On one of those issues, climate change, Prime Minister Stephen Harper won points in the EKOS poll for proposing to pursue common solutions with the Americans under an Obama administration.

A total of 57 per cent of respondents approved of Harper's preference for a bilateral approach to climate change, with another 25 per cent expressing moderate approval, and only 15 per cent saying they had little support for the idea.

'Collective Obama envy' in Canada

On the down side, Harper and other Canadian politicians suffer by contrast when compared to the "charisma and style" of Obama, the poll shows.

"Canadians are experiencing collective Obama envy," Graves said.

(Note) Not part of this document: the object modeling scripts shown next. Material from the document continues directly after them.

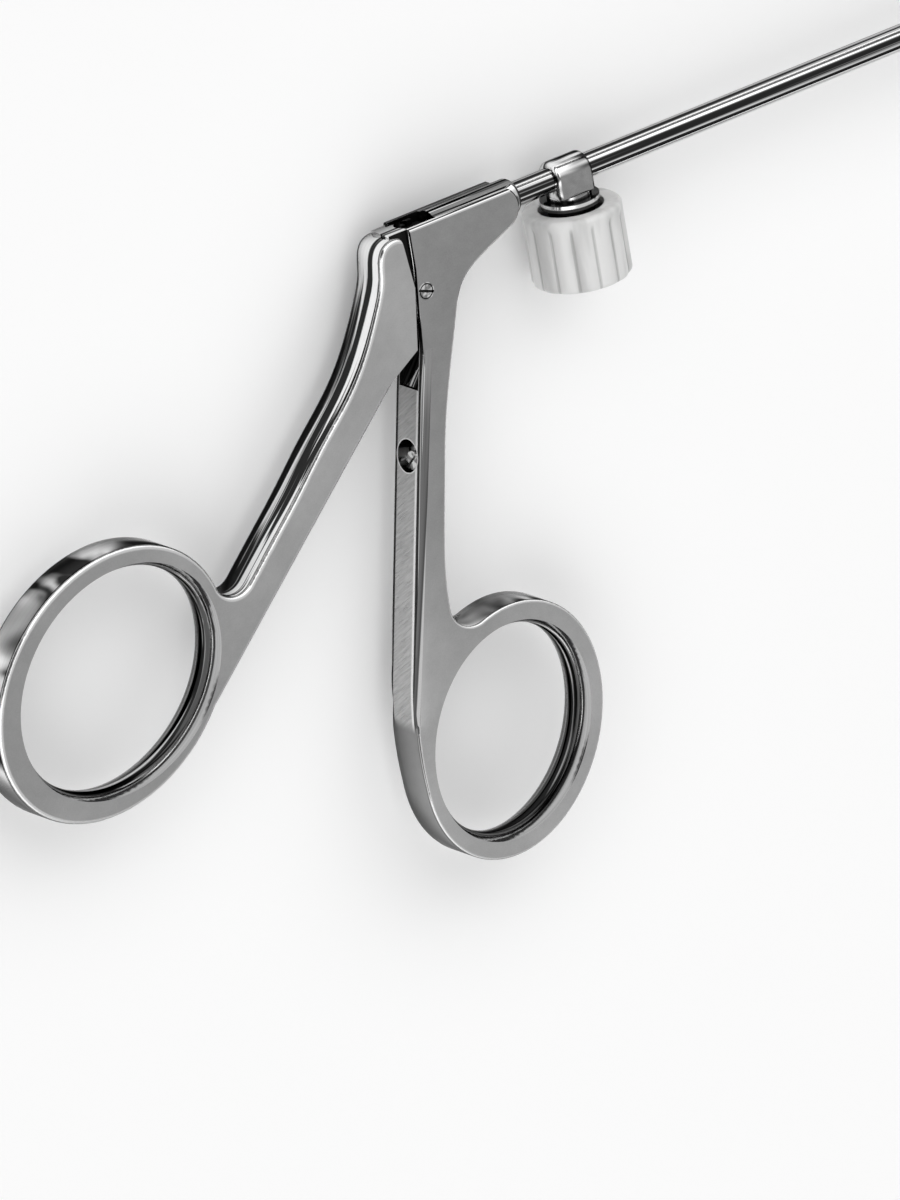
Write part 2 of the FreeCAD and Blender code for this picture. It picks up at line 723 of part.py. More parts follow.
def crank_outline(radius, near, far, thickness):
    """Round-ended bar that points away from the jaw's pivot, at the shut position."""
    half = Vector(0, 0, thickness / 2)
    direction = Vector(-math.sin(jaw_half_swing), -math.cos(jaw_half_swing), 0)
    sideways = Vector(-direction.y, direction.x, 0) * radius
    ends = [jaw_pivot + direction * near, jaw_pivot + direction * far]
    solid = plate([ends[0] + sideways, ends[1] + sideways, ends[1] - sideways, ends[0] - sideways], thickness)
    for end in ends:
        solid = solid.fuse(cylinder(radius, end - half, end + half))
    return solid.removeSplitter()


def crank_plate():
    """Thin plate below the pivot that the rod's fork straddles."""
    far = crank_height / math.cos(jaw_half_swing)
    return crank_outline(drive_pin_radius + running_gap + crank_wall, 0.0, far, crank_thickness)


def crank_slot():
    """Slot in the crank that lets the drive pin keep to its straight path."""
    far = crank_height / math.cos(jaw_half_swing)
    return crank_outline(drive_pin_radius + running_gap, crank_height, far, tip_width)


def make_jaw_pin():
    """Pin that the moving jaw turns on, flush with both cheeks."""
    half = Vector(0, 0, tip_width / 2)
    return cylinder(jaw_pin_radius, jaw_pivot - half, jaw_pivot + half)


def drive_pin_place():
    """Place of the drive pin with the jaws open."""
    return at_jaw(rod_travel / 2, jaw_pivot_y - crank_height)


def make_drive_pin():
    """Pin through the rod's fork that pulls the crank."""
    half = Vector(0, 0, fork_width / 2)
    return cylinder(drive_pin_radius, drive_pin_place() - half, drive_pin_place() + half)


def make_rod_tip():
    """Fork brazed on the end of the rod."""
    pin = drive_pin_place()
    front = rod_travel / 2 + fork_reach
    root = rod_travel / 2 - fork_root
    back = -rod_end - rod_tip_overlap
    low = pin.y - fork_height / 2
    high = pin.y + fork_height / 2
    fork = plate([at_jaw(x, y) for x, y in (
        (back, low), (front, low), (front, high), (root, high), (root, rod_tip_top), (back, rod_tip_top))],
        fork_width)
    gap = plate([at_jaw(x, y) for x, y in (
        (root, low - 1), (front + 1, low - 1), (front + 1, high + 1), (root, high + 1))],
        crank_thickness + 2 * fork_gap)
    fork = fork.cut(gap)
    half = Vector(0, 0, fork_width)
    fork = fork.cut(cylinder(drive_pin_radius, pin - half, pin + half))
    return fork.cut(cylinder(rod_radius, at_tip(0, 0), at_jaw(-rod_end, 0)))


pieces = {
    "fixed_handle": make_fixed_handle,
    "thumb_lever": make_thumb_lever,
    "pivot_screw": make_pivot_screw,
    "lock_screw": make_lock_screw,
    "lock_ball": make_lock_ball,
    "shaft_tube": make_shaft_tube,
    "pull_rod": make_pull_rod,
    "rod_ball": make_rod_ball,
    "rod_tip": make_rod_tip,
    "rod_seal": make_rod_seal,
    "seal_sleeve": make_seal_sleeve,
    "rod_guide": make_rod_guide,
    "port_block": make_port_block,
    "port_collar": make_port_collar,
    "luer_connector": make_luer_connector,
    "port_cap": make_port_cap,
    "cap_seal": make_cap_seal,
    "jaw_housing": make_jaw_housing,
    "moving_jaw": make_moving_jaw,
    "jaw_pin": make_jaw_pin,
    "drive_pin": make_drive_pin,
}

os.makedirs("parts", exist_ok=True)
for name, make in pieces.items():
    shape = make()
    if len(shape.Solids) != 1 or not shape.isValid():
        raise ValueError(name + " is not one sound solid")
    shape.Solids[0].exportStep("parts/" + name + ".step")
    print(name, round(shape.Volume, 3))
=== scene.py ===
"""Bronchoscopy forceps: the finishes of its steel and plastic, its ribbed cap, and the stage."""

import math
from collections import namedtuple

import bmesh
import bpy
import numpy as np
from mathutils import Matrix, Vector


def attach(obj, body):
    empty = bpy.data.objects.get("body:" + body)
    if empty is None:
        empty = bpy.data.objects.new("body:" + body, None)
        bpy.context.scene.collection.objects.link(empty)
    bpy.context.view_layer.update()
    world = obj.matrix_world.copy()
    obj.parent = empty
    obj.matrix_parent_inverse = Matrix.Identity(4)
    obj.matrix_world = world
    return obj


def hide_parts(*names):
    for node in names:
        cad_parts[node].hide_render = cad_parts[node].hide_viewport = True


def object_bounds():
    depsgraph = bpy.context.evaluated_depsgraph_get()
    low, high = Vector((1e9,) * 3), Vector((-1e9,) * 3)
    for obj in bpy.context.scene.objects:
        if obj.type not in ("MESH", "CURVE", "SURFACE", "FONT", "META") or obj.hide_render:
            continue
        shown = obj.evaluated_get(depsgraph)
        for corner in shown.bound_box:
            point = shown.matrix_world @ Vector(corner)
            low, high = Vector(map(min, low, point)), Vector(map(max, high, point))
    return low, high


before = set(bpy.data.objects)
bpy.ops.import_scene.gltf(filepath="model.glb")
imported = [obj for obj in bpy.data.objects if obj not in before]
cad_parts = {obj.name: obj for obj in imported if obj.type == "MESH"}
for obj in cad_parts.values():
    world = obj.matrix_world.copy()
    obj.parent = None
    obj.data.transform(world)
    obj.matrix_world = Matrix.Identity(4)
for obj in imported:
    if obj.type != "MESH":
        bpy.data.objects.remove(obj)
cad_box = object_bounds()

bl_info = {
    "name": "Bronchoscopy forceps",
    "version": (1, 0, 0),
    "blender": (4, 5, 0),
    "location": "View3D > Sidebar > Forceps",
    "description": "Dresses the forceps in satin and polished steel and builds its ribbed cap",
    "category": "Object",
}

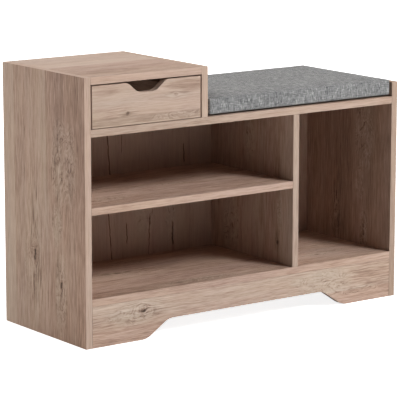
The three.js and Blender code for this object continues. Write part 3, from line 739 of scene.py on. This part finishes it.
ZINC = steel("zinc", srgb(196, 198, 202), srgb(150, 152, 156), metallic=1.0, roughness=0.36, seed=3.0)
PAINT, PAINT_SHADE = srgb(232, 231, 227), srgb(216, 215, 210)
WHITE_STEEL = steel("white_steel", PAINT, PAINT_SHADE, metallic=0.0, roughness=0.42, seed=8.0, scale=900.0)
NYLON = nylon("nylon")
BASE_LOW, BASE_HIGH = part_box("cushion_base_board")
HOOK = tape("hook_tape", srgb(14, 14, 14), srgb(52, 51, 50), seed=2.0)

for node in NODES:
    if node.startswith(("cam_nut", "shelf_pin")):
        dress(node, ZINC, width=0.00035)
    elif node.startswith("cam_bolt"):
        dress(node, ZINC, width=0.0002)
    elif "_runner_" in node:
        dress(node, WHITE_STEEL, width=0.00025)
    elif "_roller_" in node:
        dress(node, NYLON, width=0.0003)
dress("cushion_base_board", plywood("plywood", BASE_LOW, BASE_HIGH), THIN_EDGE)


# ---------------------------------------------------------------- cushion


EDGE_SHARES = (0.0, 0.28, 0.62)


def spaced(low, high, radius, step):
    """Grid stations from low to high, closer together over a rounded edge's width at each end."""
    edge = [radius * share for share in EDGE_SHARES]
    count = max(1, round((high - low - 2 * radius) / step))
    inner = [low + radius + (high - low - 2 * radius) * i / count for i in range(count + 1)]
    return [low + value for value in edge] + inner + [high - value for value in reversed(edge)]


def rounded_box(low, high, radius, step):
    """A closed box of quads with round edges and corners, on a regular grid."""
    bm = bmesh.new()
    stations = [spaced(low[a], high[a], radius, step) for a in range(3)]
    inner_low = [low[a] + radius for a in range(3)]
    inner_high = [high[a] - radius for a in range(3)]
    made = {}

    def vertex(index):
        if index not in made:
            point = Vector([stations[a][index[a]] for a in range(3)])
            core = Vector([min(max(point[a], inner_low[a]), inner_high[a]) for a in range(3)])
            out = point - core
            made[index] = bm.verts.new(core + out.normalized() * radius)
        return made[index]

    for axis in range(3):
        p, q = (axis + 1) % 3, (axis + 2) % 3
        for side in (0, len(stations[axis]) - 1):
            for i in range(len(stations[p]) - 1):
                for j in range(len(stations[q]) - 1):
                    corners = []
                    for di, dj in ((0, 0), (1, 0), (1, 1), (0, 1)):
                        index = [0, 0, 0]
                        index[axis], index[p], index[q] = side, i + di, j + dj
                        corners.append(vertex(tuple(index)))
                    bm.faces.new(corners)
    return bm


CUSHION_LOW, CUSHION_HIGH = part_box("seat_cushion")
# The pad starts a little inside the CAD cushion, and further in beside the tower, before it swells.
PAD_FRONT, PAD_TOP, PAD_LEFT = 0.0004, 0.0006, 0.0026
PAD_BASE = 0.0002
PAD_ROUND = 0.0034
PAD_STEP = 0.0062
PAD_CAP = Vector((0.0012, 0.0020, 0.0036))
PAD_FRAMES = 20


def puff(piece, cap):
    """Blows the pad up as cloth under pressure, and holds every point within cap of where it began."""
    start = [v.co.copy() for v in piece.data.vertices]
    cloth = piece.modifiers.new("cloth", "CLOTH")
    settings = cloth.settings
    settings.quality = 6
    settings.mass = 0.3
    settings.tension_stiffness = 18
    settings.compression_stiffness = 18
    settings.shear_stiffness = 6
    settings.bending_stiffness = 0.6
    settings.use_pressure = True
    settings.uniform_pressure_force = 4
    settings.effector_weights.gravity = 0
    cloth.collision_settings.use_collision = False
    cloth.point_cache.frame_start, cloth.point_cache.frame_end = 1, PAD_FRAMES
    scene = bpy.context.scene
    for number in range(1, PAD_FRAMES + 1):
        scene.frame_set(number)
    graph = bpy.context.evaluated_depsgraph_get()
    blown = [v.co.copy() for v in piece.evaluated_get(graph).data.vertices]
    piece.modifiers.remove(cloth)
    scene.frame_set(1)
    for vertex, before, after in zip(piece.data.vertices, start, blown):
        move = after - before
        reach = Vector((move.x / cap.x, move.y / cap.y, move.z / cap.z)).length
        vertex.co = before + move / max(reach, 1)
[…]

In all, 47 per cent of respondents agreed with the statement: "Watching the excitement surrounding the inauguration of Barack Obama and comparing it to our own political leadership, I feel disappointed with our options."

Another 22 per cent said they disagreed with that statement, 26 per cent said they neither agreed nor disagreed, and five per cent didn't know or wouldn't say.

The sense of envy was highest among the very age group that turned out most strongly for Obama in the U.S. presidential election in early November, but has been staying home in greater numbers with each successive federal election.

"Gen-Xers, under the age of 45, who have been absent from the Canadian scene, are much more likely to feel regret over our options," Graves said.